The heavy door to the intel shop swings open, and Rob and I are stunned to see the intel staff wearing their chem gear. They motion us in and tell us that the field is indeed under attack, but the shop is fortified and serves as a shelter. We put on our masks and listen as the staff converses on their secure telephones, their speech muffled by the masks. We quickly learn that a Patriot missile has intercepted a Scud, fired from Iraq, at an altitude of 17,000 feet just north of the base. I didn't know the Patriot could do such a thing. I thought it was for shooting down aircraft. I immediately wonder if it was one of the many Patriots I had brought from the States in recent weeks. Reports also come in of Scud impacts east and west of the air base. A few minutes later, we are all astounded when the shop's TV set, tuned to CNN, replays the actual attack that has just taken place over our heads. Fascinated, we watch with the entire world as the Patriot streaks into the dawn and impacts the Scud with a bright flash above the thin cloud layer.
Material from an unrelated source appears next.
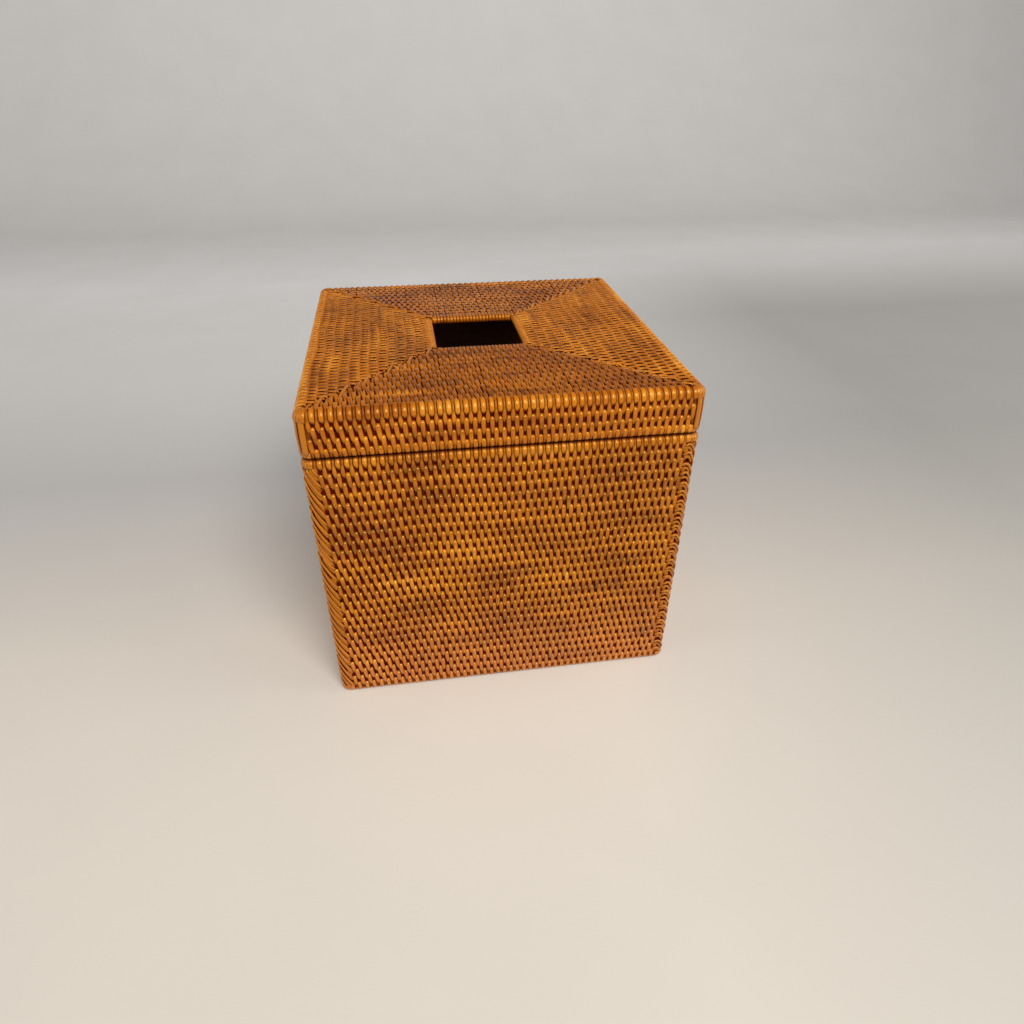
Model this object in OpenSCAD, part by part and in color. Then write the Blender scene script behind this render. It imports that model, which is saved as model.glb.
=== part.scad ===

Other reports come in of Scud attacks on Israel. A few minutes later, the shop receives a phone patch that the Israelis have launched a retaliatory nuclear strike against Baghdad. I stare through the mask lens and listen with detached horror. The world is coming apart at the seams, and there is nothing I can do about it. Yet I have no feelings of disbelief. Everything that is happening is plausible, even predictable. Pink Floyd was right; this is Armageddon.